2024¶

Monday, January 15, 2024
in Python, Data Structures, Algorithms
6 min read

Deep Dive into Heaps in Python

Heaps are one of the most elegant and efficient data structures in computer science, yet they're often misunderstood or overlooked. Today, we'll explore Python's heapq module and dive deep into heap algorithms, their applications, and when to use them.

What is a Heap?

A heap is a specialized tree-based data structure that satisfies the heap property:

Heap Property

In a min-heap, for any given node, the node's value is less than or equal to the values of its children.

In a max-heap, for any given node, the node's value is greater than or equal to the values of its children.

Key Characteristics

Complete Binary Tree: All levels are filled except possibly the last, which is filled from left to right
Heap Property: Parent-child relationship maintains order
Efficient Operations: Insert and extract in O(log n) time
Array Representation: Can be efficiently stored in a list/array

Python's heapq Module

Python's heapq module implements a min-heap using regular Python lists:

import heapq

# Create a heap
heap = []

# Add elements
heapq.heappush(heap, 4)
heapq.heappush(heap, 1)
heapq.heappush(heap, 3)
heapq.heappush(heap, 2)

print(heap)  # [1, 2, 3, 4]

# Extract minimum
min_val = heapq.heappop(heap)
print(min_val)  # 1
print(heap)     # [2, 4, 3]

Essential Operations

import heapq

# Initialize from existing list
numbers = [4, 1, 3, 2, 16, 9, 10, 14, 8, 7]
heapq.heapify(numbers)  # O(n) time complexity
print(numbers)  # [1, 2, 3, 4, 7, 9, 10, 14, 8, 16]

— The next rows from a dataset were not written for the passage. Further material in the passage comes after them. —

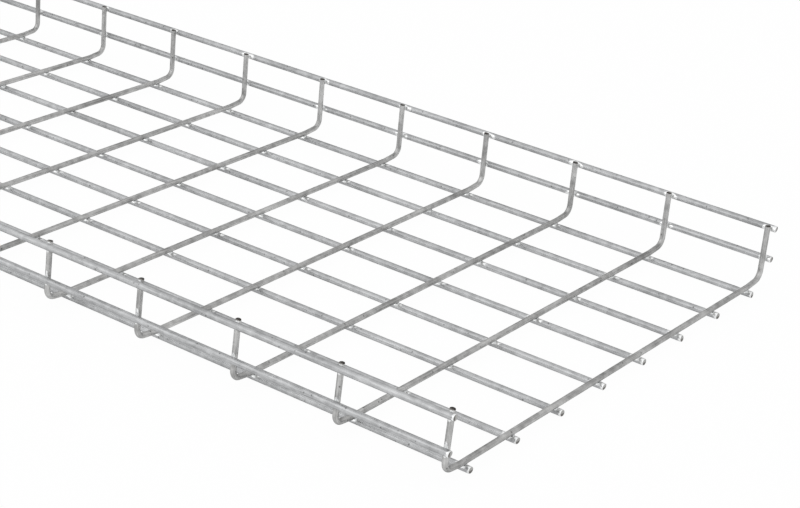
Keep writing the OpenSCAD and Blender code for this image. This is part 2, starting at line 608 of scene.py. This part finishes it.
def half_u(distance):
    """Place and heading on half a cross wire, at distances from the middle of the base."""
    y, z, heading = np.zeros_like(distance), np.zeros_like(distance), np.zeros_like(distance)
    start, start_y, start_z, start_heading = 0.0, 0.0, cross_z, 0.0
    for length, turned in half_steps:
        on = distance >= start
        t = distance[on] - start
        if turned:
            radius = length / turned
            heading[on] = start_heading + t / radius
            y[on] = start_y + radius * (np.sin(heading[on]) - math.sin(start_heading))
            z[on] = start_z + radius * (math.cos(start_heading) - np.cos(heading[on]))
            start_y += radius * (math.sin(start_heading + turned) - math.sin(start_heading))
            start_z += radius * (math.cos(start_heading) - math.cos(start_heading + turned))
        else:
            heading[on] = start_heading
            y[on] = start_y + t * math.cos(start_heading)
            z[on] = start_z + t * math.sin(start_heading)
            start_y += length * math.cos(start_heading)
            start_z += length * math.sin(start_heading)
        start += length
        start_heading += turned
    return y, z, heading


def u_path(x, short_right):
    """The path of one cross wire, from its right tip to its left one."""

    def path(s):
        signed = s + short_right - half_length
        half = np.where(signed < 0, -1.0, 1.0)
        y, z, heading = half_u(np.abs(signed))
        heading = heading * half
        centre = np.stack([np.full_like(s, x), y * half, z], axis=-1)
        inner = np.stack([np.zeros_like(s), -np.sin(heading), np.cos(heading)], axis=-1)
        return centre, np.tile((1.0, 0.0, 0.0), (len(s), 1)), inner

    return path


def place_on_u(crossing):
    """Distance along the full U of its touching point with a lengthwise wire."""
    y, z = crossing["touch"][1:] + crossing["facing"][1:] * (CROSS_R - WELD_SET_DOWN / 2)
    if wire_kind(crossing["wire"]) == "base":
        return half_length + y
    from_tip = (tip_z - z) / math.cos(lean)
    return from_tip if y < 0 else 2 * half_length - from_tip


TIGHT_STEPS = 10
tight_start = sum(length for length, turned in half_steps[:3])
tight_places = [tight_start + BEND_R * tight_turn * k / TIGHT_STEPS for k in range(TIGHT_STEPS + 1)]
soft_places = [half_steps[0][0], half_steps[0][0] + half_steps[1][0]]
bend_places = [half_length + way * place for place in soft_places + tight_places for way in (-1, 1)]
print("rings added in the bends of a cross wire:", len(bend_places))

# %% Sweep the cross wires
CROPPED_SHORT = (0.1, 0.6)
TORN_RINGS = 1


def sweep_u(name, x):
    """One bent cross wire with its two sheared tips."""
    own = [c for c in crossings if c["x"] == x]
    short = rng.uniform(*CROPPED_SHORT, 2)
    welds = [place_on_u(c) - short[0] for c in own]
    return sweep_wire(
        name, u_path(x, short[0]), 2 * half_length - short.sum(), CROSS_R, welds, CROSS_WELD_TURN,
        [cross_zinc, torn_steel], TORN_RINGS, [place - short[0] for place in bend_places],
    )


crosses = []
for name, x in zip(cross_names, cross_x):
    piece = sweep_u(f"drawn_{name}", x)
    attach(piece, "root")
    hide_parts(name)
    crosses.append(piece)
print("cross wires:", len(crosses), "with", sum(len(w.data.polygons) for w in crosses), "faces")

# %% [markdown]
# ## The weld flash
# The metal squeezed from a weld has nowhere to go but the four corners between the wires. So a
# bead is a flat pillow in the plane where the wires touch, pushed out along its diagonals by a
# different amount in each corner. One mesh holds all the beads of one face of the tray.

# %% Weld beads
BEAD_STEPS = 16
BEAD_RINGS = 4
BEAD_REACH = 1.8
BEAD_PUSH = 1.1
BEAD_THICK = (0.6, 0.9)
CORNER_POWER = 1.5
# share of a bead's four corners whose outer edge gets painted shade
SHADED_CORNER_SHARE = 0.4


def bead(crossing):
    """Points, faces and painted corner shade of one pillow of squeezed-out metal."""
    facing = crossing["facing"]
    along = np.array((1.0, 0.0, 0.0))
    across = np.cross(facing, along)
    angle = np.arange(BEAD_STEPS) * 2 * math.pi / BEAD_STEPS
    corner = np.floor(angle / (math.pi / 2)).astype(int) % 4
    push = rng.uniform(0.0, BEAD_PUSH, 4)[corner]
    diagonal = np.abs(np.sin(2 * angle))
    reach = BEAD_REACH + push * diagonal**CORNER_POWER
    thick = rng.uniform(*BEAD_THICK)
    # painted shade: corners picked at random darken towards black at the bead's outer edge, where
    # the corner between the wires lies in shade
    corner_shaded = (rng.uniform(0, 1, 4) < SHADED_CORNER_SHARE)[corner] * diagonal**2
    points, corner_shade = [crossing["touch"] + facing * thick], [0.0]
    for ring in range(1, 2 * BEAD_RINGS):
        tilt = math.pi * ring / (2 * BEAD_RINGS)
        out, rise = math.sin(tilt), math.cos(tilt)
        for k in range(BEAD_STEPS):
            spot = along * math.cos(angle[k]) + across * math.sin(angle[k])
            points.append(crossing["touch"] + spot * reach[k] * out + facing * thick * rise)
            corner_shade.append(corner_shaded[k] * out**2)
    points.append(crossing["touch"] - facing * thick)
    corner_shade.append(0.0)
    last = len(points) - 1
    faces = [(0, 1 + k, 1 + (k + 1) % BEAD_STEPS) for k in range(BEAD_STEPS)]
    for ring in range(2 * BEAD_RINGS - 2):
        a, b = 1 + ring * BEAD_STEPS, 1 + (ring + 1) * BEAD_STEPS
        for k in range(BEAD_STEPS):
            n = (k + 1) % BEAD_STEPS
            faces.append((a + k, b + k, b + n, a + n))
    start = 1 + (2 * BEAD_RINGS - 2) * BEAD_STEPS
    faces += [(start + k, last, start + (k + 1) % BEAD_STEPS) for k in range(BEAD_STEPS)]
    return np.array(points), faces, corner_shade


for kind in inward:
    points, faces, corner_shade = [], [], []
    for crossing in (c for c in crossings if wire_kind(c["wire"]) == kind):
        own_points, own_faces, own_corner_shade = bead(crossing)
        shift = sum(len(p) for p in points)
        points.append(own_points)
        faces += [tuple(v + shift for v in face) for face in own_faces]
        corner_shade += own_corner_shade
    piece = write_mesh(
        f"weld_flash_and_corner_shade_{kind}", np.vstack(points), faces, [flash_and_shade_metal], {"corner_shade": np.array(corner_shade)},
        [0] * len(faces),
    )
    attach(piece, "root")
    print(piece.name, len(faces), "faces")

# %% [markdown]
# ## Floor, world and lamps
# The tray lies on a plain white floor. The camera sees the floor as white, with the tray's soft
# shadow left in it, and the wires mirror it at about half of that, as they would a sheet of paper
# in their own shade. The world is as bright as white paper and falls off by a quarter towards the
# far side, though the camera sees it white all round. One large softbox stands low on the near
# side: the lengthwise wires mirror it along their middles, the cross wires hardly do, and that
# sets the two apart.

# %% Floor
FLOOR_HALF = 20
SEEN_WHITE = 0.955
MIRRORED_WHITE = 0.5
floor_mesh = bpy.data.meshes.new("floor")
corners = ((-1, -1), (1, -1), (1, 1), (-1, 1))
floor_mesh.from_pydata([(x * FLOOR_HALF, y * FLOOR_HALF, 0) for x, y in corners], [], [(0, 1, 2, 3)])
floor = bpy.data.objects.new("floor", floor_mesh)
scene.collection.objects.link(floor)

floor_paper, tree, output = new_material("white_paper")
rays = add_node(tree, "ShaderNodeLightPath")
mirrored = add_node(
    tree, "ShaderNodeMath",
    {0: rays.outputs["Is Glossy Ray"], 1: rays.outputs["Is Transmission Ray"]}, operation="MAXIMUM",
).outputs[0]
mirrored = add_node(
    tree, "ShaderNodeMath", {0: mirrored, 1: MIRRORED_WHITE}, operation="MULTIPLY"
).outputs[0]
seen = add_node(
    tree, "ShaderNodeMath", {0: rays.outputs["Is Camera Ray"], 1: SEEN_WHITE}, operation="MULTIPLY"
).outputs[0]
glow_share = add_node(
    tree, "ShaderNodeMath", {0: seen, 1: mirrored}, operation="MAXIMUM"
).outputs[0]
paper = add_node(tree, "ShaderNodeBsdfDiffuse", {"Color": colour("#F7F7F7")}).outputs[0]
glow = add_node(
    tree, "ShaderNodeEmission", {"Color": colour("#FFFFFF"), "Strength": 1.0}
).outputs[0]
mixed = add_node(tree, "ShaderNodeMixShader", {0: glow_share, 1: paper, 2: glow})
tree.links.new(mixed.outputs[0], output.inputs[0])
floor_mesh.materials.append(floor_paper)
print("floor is", 2 * FLOOR_HALF, "m across")

# %% World
FAR_SIDE_LEVEL = 0.74
world = bpy.data.worlds.new("studio")
scene.world = world
world.use_nodes = True
tree = world.node_tree
tree.nodes.clear()
around = add_node(tree, "ShaderNodeTexCoord").outputs["Generated"]
across = add_node(tree, "ShaderNodeSeparateXYZ", {0: around}).outputs["Y"]
level = add_node(
    tree, "ShaderNodeMapRange",
    {"Value": across, "From Min": 0.0, "From Max": 0.9, "To Min": 1.0, "To Max": FAR_SIDE_LEVEL},
).outputs["Result"]
seen = add_node(tree, "ShaderNodeLightPath").outputs["Is Camera Ray"]
strength = add_node(tree, "ShaderNodeMath", {0: level, 1: seen}, operation="MAXIMUM").outputs[0]
sky = add_node(tree, "ShaderNodeBackground", {"Color": colour("#FFFFFF"), "Strength": strength})
add_node(tree, "ShaderNodeOutputWorld", {0: sky.outputs[0]})
print("world falls from 1 to", FAR_SIDE_LEVEL, "on the far side")

# %% Lamps
scene.view_settings.view_transform = "Standard"


def softbox(name, place, target, size, watts):
    """A rectangular lamp that faces a target."""
    data = bpy.data.lights.new(name, "AREA")
    data.shape = "RECTANGLE"
    data.size, data.size_y = size
    data.energy = watts
    lamp = bpy.data.objects.new(name, data)
    lamp.location = place
    aim = np.array(target) - np.array(place)
    lamp.rotation_euler = (
        math.atan2(math.hypot(aim[0], aim[1]), -aim[2]), 0, math.atan2(-aim[0], aim[1]),
    )
    scene.collection.objects.link(lamp)
    print(name, "is", size[0], "by", size[1], "m and stands", round(math.hypot(*aim), 2), "m away")


softbox("key", place=(0.2, -2.6, 1.6), target=(1.2, 0, 0), size=(3.2, 2.2), watts=10)
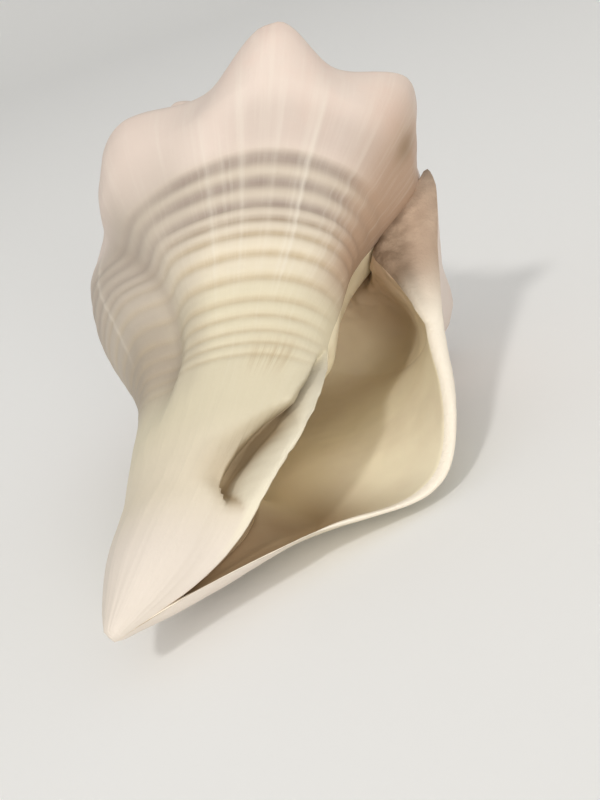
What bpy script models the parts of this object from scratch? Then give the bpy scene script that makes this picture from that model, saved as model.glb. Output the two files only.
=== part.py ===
"""Conch shell: one grown piece, a coiled spire, a knobbed body whorl, a flared lip and an open canal.

The wall is a strip that winds round the coiling axis. Each whorl starts on the suture of the
whorl before it, so the whole shell is one closed skin: the outside, the wall seen inside the
mouth, the inner face of the lip, and the rounded rim that joins them.
"""
import math

import bmesh
import bpy
import numpy as np
from mathutils import Vector

for old in list(bpy.data.objects):
    bpy.data.objects.remove(old, do_unlink=True)

# Driving dimensions. The profile is in millimetres for a shell of 200 mm, and the whole shell
# is scaled to SHELL_LENGTH. s runs from the suture (0) to the tip of the canal (1).
SHELL_LENGTH = 200.0
GROWTH_PER_TURN = 1.5
TURNS = 5.5
PROFILE_S = (0.0, 0.12, 0.24, 0.36, 0.50, 0.64, 0.76, 0.86, 0.94, 1.0)
PROFILE_RADIUS = (38.0, 49.0, 57.0, 56.6, 46.2, 33.0, 27.2, 20.6, 13.8, 1.4)
PROFILE_DEPTH = (56.0, 58.5, 67.4, 91.5, 114.0, 136.0, 155.0, 168.5, 184.0, 200.0)
SHOULDER_S = 0.27
SUTURE_S = 0.33
INNER_SUTURE_S = 0.36
# Knobs of the last whorl: whorls back from the lip, height, half width in whorls.
BODY_KNOBS = ((0.125, 20, 0.05), (0.286, 19, 0.052), (0.446, 17.5, 0.054), (0.65, 10, 0.07),
              (0.8036, 25, 0.045), (0.907, 24, 0.056), (1.025, 14, 0.07))
# Swelling below the fourth knob (whorls back, s, half widths, height) and the furrow beside it.
SWELLINGS = ((0.47, 0.50, 0.07, 0.12, 2.0), (1.03, 0.50, 0.07, 0.09, -6.0))
FURROW_S = (0.28, 0.43, 0.50, 0.54, 0.59, 0.63, 0.68)
FURROW_AT = (0.525, 0.60, 0.628, 0.638, 0.642, 0.634, 0.62)
FURROW_DEPTH = 5.0
SPIRE_KNOB_START = 1.17
SPIRE_KNOB_STEP = 0.125
SPIRE_KNOB_HEIGHT = 13.0
KNOB_LIFT = 0.28
KNOB_FOLD = 0.16
KNOB_SPREAD = 1.6
# The lip: how far it opens outwards, how far it drops and how far it runs on, along s.
LIP_REACH = 0.222
LIP_S = (0.0, 0.18, 0.34, 0.52, 0.70, 0.86, 1.0)
LIP_FLARE = (12.0, 3.0, -1.8, 13.6, 29.3, 15.5, 1.2)
LIP_DROP_S = (0.0, 0.1, 0.2, 0.3, 0.4, 0.6, 0.8, 1.0)
LIP_DROP = (13.0, 17.0, 10.0, 3.0, -1.6, -7.0, -1.8, 7.6)
LIP_RUN_S = (0.0, 0.2, 0.4, 0.6, 0.8, 1.0)
LIP_RUN = (0.02, 0.004, 0.0, -0.017, -0.04, -0.002)
LIP_ANGLE = math.radians(-10)
CANAL_BEND = (-24.7, -17.8)
TIP_LEAN = (-0.8, 0.0, -2.9)
OVAL = (-0.056, 0.069, 0.041, -0.029)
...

# Push and pop in one operation
new_min = heapq.heapreplace(numbers, 5)  # Pop min, then push 5
print(new_min)  # 1

# Push then pop (more efficient than separate operations)
result = heapq.heappushpop(numbers, 0)  # Push 0, then pop min
print(result)   # 0

Real-World Applications

1. Task Scheduling with Priorities

import heapq
from datetime import datetime, timedelta

class Task:
    def __init__(self, priority, name, deadline):
        self.priority = priority
        self.name = name
        self.deadline = deadline

    def __lt__(self, other):
        return self.priority < other.priority

    def __repr__(self):
        return f"Task('{self.name}', priority={self.priority})"

class TaskScheduler:
    def __init__(self):
        self.tasks = []

    def add_task(self, priority, name, deadline):
        task = Task(priority, name, deadline)
        heapq.heappush(self.tasks, task)

    def get_next_task(self):
        if self.tasks:
            return heapq.heappop(self.tasks)
        return None

    def peek_next(self):
        return self.tasks[0] if self.tasks else None

# Usage
scheduler = TaskScheduler()
scheduler.add_task(1, "Fix critical bug", datetime.now() + timedelta(hours=2))
scheduler.add_task(3, "Code review", datetime.now() + timedelta(days=1))
scheduler.add_task(2, "Update documentation", datetime.now() + timedelta(hours=6))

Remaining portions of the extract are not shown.